• [SHORT TASK]:
Repeat the material below exactly, line for line.

***** PROVIDED MATERIAL

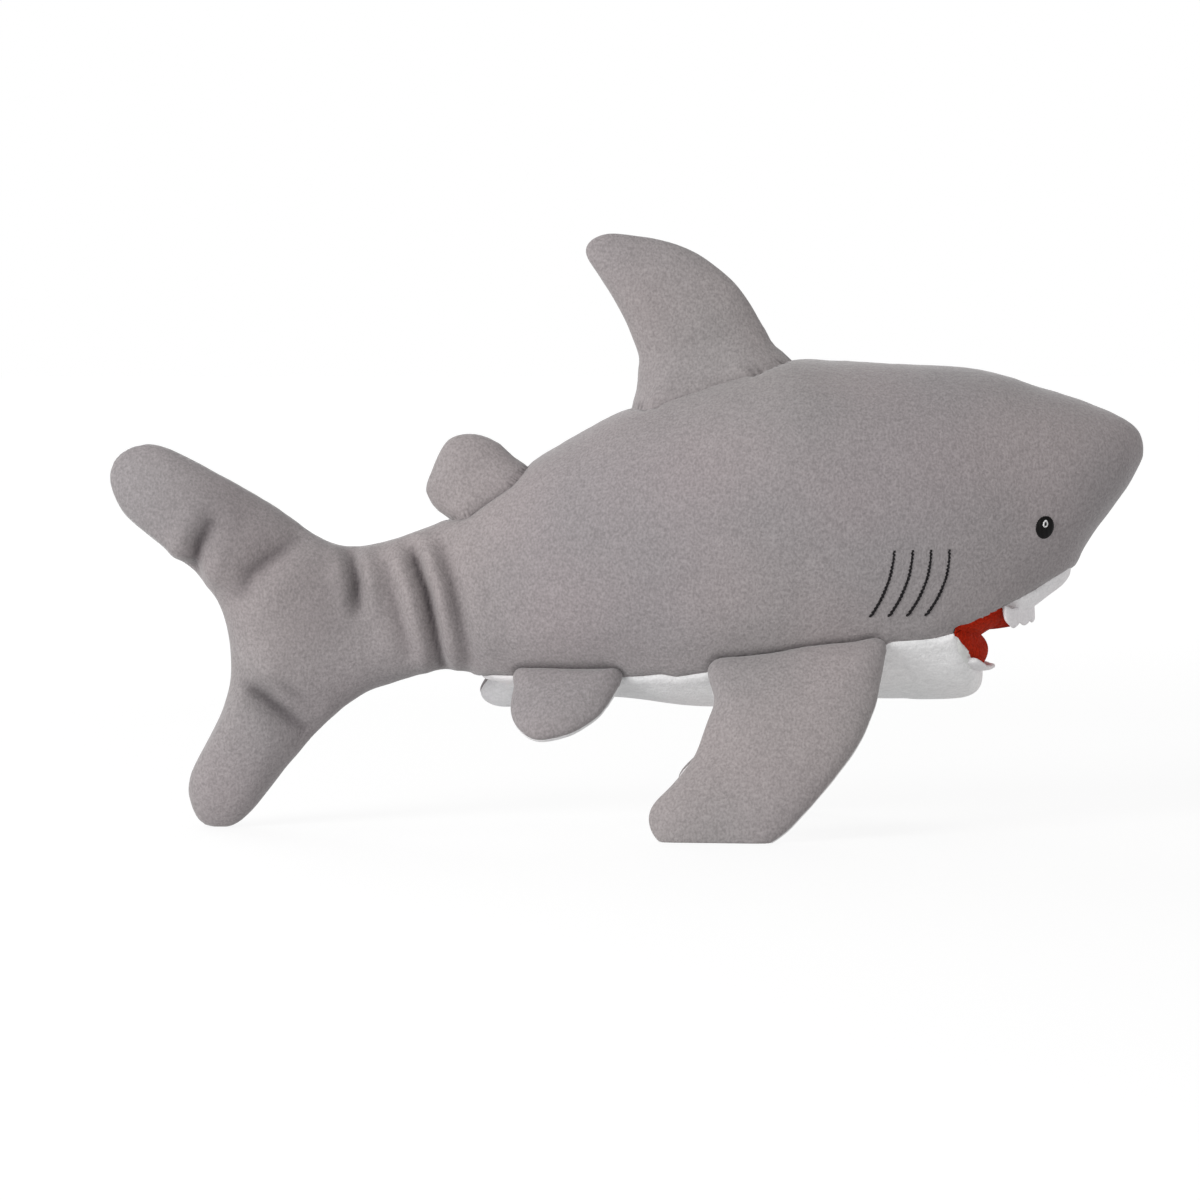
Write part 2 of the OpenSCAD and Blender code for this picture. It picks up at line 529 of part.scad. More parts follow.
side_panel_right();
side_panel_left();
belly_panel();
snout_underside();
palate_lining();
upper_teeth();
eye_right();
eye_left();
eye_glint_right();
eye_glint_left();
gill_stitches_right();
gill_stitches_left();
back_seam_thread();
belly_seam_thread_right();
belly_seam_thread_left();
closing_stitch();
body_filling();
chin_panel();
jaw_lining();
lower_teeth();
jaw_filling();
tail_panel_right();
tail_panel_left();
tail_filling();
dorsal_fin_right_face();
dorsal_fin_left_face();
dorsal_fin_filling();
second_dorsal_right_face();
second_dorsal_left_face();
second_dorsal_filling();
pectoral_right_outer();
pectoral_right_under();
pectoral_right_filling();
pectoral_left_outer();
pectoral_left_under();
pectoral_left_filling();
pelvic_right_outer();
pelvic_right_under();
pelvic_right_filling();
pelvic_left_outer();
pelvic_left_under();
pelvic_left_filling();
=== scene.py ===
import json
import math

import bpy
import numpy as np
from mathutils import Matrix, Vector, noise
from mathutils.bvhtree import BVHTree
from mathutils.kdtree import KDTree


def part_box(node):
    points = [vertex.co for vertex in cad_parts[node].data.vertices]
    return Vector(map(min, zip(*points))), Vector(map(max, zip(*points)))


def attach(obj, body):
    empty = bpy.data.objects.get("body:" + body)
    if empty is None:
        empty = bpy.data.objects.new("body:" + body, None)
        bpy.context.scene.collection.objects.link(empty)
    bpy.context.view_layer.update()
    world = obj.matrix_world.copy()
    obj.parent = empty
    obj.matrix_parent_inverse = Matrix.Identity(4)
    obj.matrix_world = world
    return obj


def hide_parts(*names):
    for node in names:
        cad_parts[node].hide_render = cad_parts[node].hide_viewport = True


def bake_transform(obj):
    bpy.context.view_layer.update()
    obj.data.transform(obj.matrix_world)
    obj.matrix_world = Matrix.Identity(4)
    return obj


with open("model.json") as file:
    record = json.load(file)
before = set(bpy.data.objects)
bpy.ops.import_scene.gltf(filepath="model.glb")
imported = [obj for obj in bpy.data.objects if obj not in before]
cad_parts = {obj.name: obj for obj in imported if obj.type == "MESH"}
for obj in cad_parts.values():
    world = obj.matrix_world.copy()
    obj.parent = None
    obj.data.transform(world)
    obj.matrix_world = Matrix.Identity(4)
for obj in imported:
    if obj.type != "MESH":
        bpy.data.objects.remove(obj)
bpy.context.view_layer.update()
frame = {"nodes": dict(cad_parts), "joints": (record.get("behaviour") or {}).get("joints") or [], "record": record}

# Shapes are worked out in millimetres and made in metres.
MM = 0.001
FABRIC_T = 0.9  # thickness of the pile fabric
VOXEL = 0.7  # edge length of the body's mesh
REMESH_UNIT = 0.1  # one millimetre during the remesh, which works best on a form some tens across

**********

• [WRITTEN SOLUTION]:
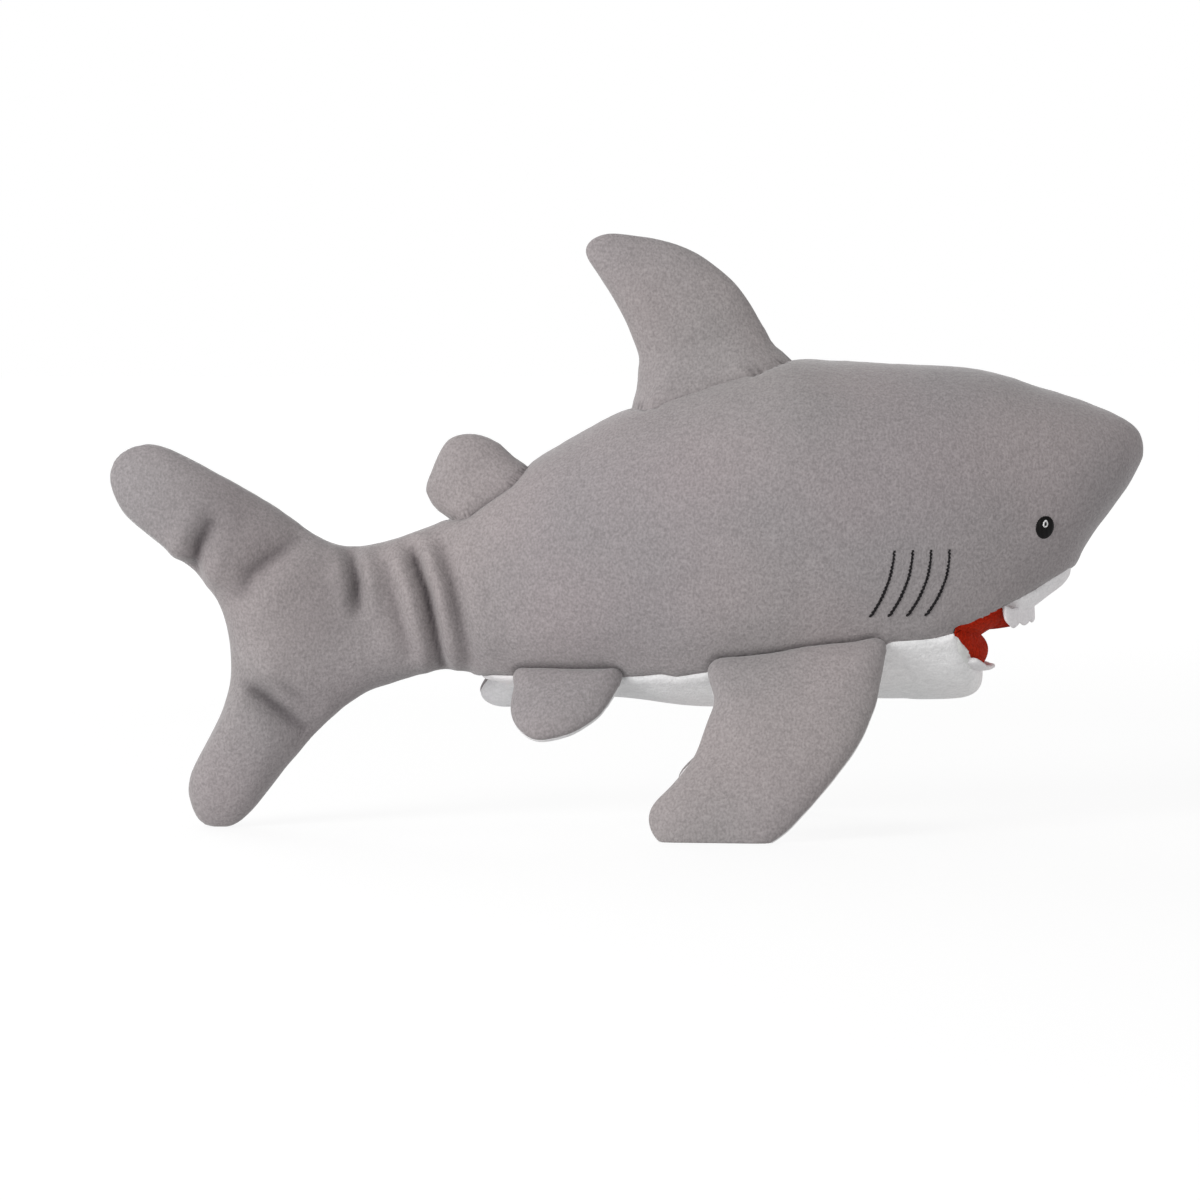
Write part 2 of the OpenSCAD and Blender code for this picture. It picks up at line 529 of part.scad. More parts follow.
side_panel_right();
side_panel_left();
belly_panel();
snout_underside();
palate_lining();
upper_teeth();
eye_right();
eye_left();
eye_glint_right();
eye_glint_left();
gill_stitches_right();
gill_stitches_left();
back_seam_thread();
belly_seam_thread_right();
belly_seam_thread_left();
closing_stitch();
body_filling();
chin_panel();
jaw_lining();
lower_teeth();
jaw_filling();
tail_panel_right();
tail_panel_left();
tail_filling();
dorsal_fin_right_face();
dorsal_fin_left_face();
dorsal_fin_filling();
second_dorsal_right_face();
second_dorsal_left_face();
second_dorsal_filling();
pectoral_right_outer();
pectoral_right_under();
pectoral_right_filling();
pectoral_left_outer();
pectoral_left_under();
pectoral_left_filling();
pelvic_right_outer();
pelvic_right_under();
pelvic_right_filling();
pelvic_left_outer();
pelvic_left_under();
pelvic_left_filling();
=== scene.py ===
import json
import math

import bpy
import numpy as np
from mathutils import Matrix, Vector, noise
from mathutils.bvhtree import BVHTree
from mathutils.kdtree import KDTree


def part_box(node):
    points = [vertex.co for vertex in cad_parts[node].data.vertices]
    return Vector(map(min, zip(*points))), Vector(map(max, zip(*points)))


def attach(obj, body):
    empty = bpy.data.objects.get("body:" + body)
    if empty is None:
        empty = bpy.data.objects.new("body:" + body, None)
        bpy.context.scene.collection.objects.link(empty)
    bpy.context.view_layer.update()
    world = obj.matrix_world.copy()
    obj.parent = empty
    obj.matrix_parent_inverse = Matrix.Identity(4)
    obj.matrix_world = world
    return obj


def hide_parts(*names):
    for node in names:
        cad_parts[node].hide_render = cad_parts[node].hide_viewport = True


def bake_transform(obj):
    bpy.context.view_layer.update()
    obj.data.transform(obj.matrix_world)
    obj.matrix_world = Matrix.Identity(4)
    return obj


with open("model.json") as file:
    record = json.load(file)
before = set(bpy.data.objects)
bpy.ops.import_scene.gltf(filepath="model.glb")
imported = [obj for obj in bpy.data.objects if obj not in before]
cad_parts = {obj.name: obj for obj in imported if obj.type == "MESH"}
for obj in cad_parts.values():
    world = obj.matrix_world.copy()
    obj.parent = None
    obj.data.transform(world)
    obj.matrix_world = Matrix.Identity(4)
for obj in imported:
    if obj.type != "MESH":
        bpy.data.objects.remove(obj)
bpy.context.view_layer.update()
frame = {"nodes": dict(cad_parts), "joints": (record.get("behaviour") or {}).get("joints") or [], "record": record}

# Shapes are worked out in millimetres and made in metres.
MM = 0.001
FABRIC_T = 0.9  # thickness of the pile fabric
VOXEL = 0.7  # edge length of the body's mesh
REMESH_UNIT = 0.1  # one millimetre during the remesh, which works best on a form some tens across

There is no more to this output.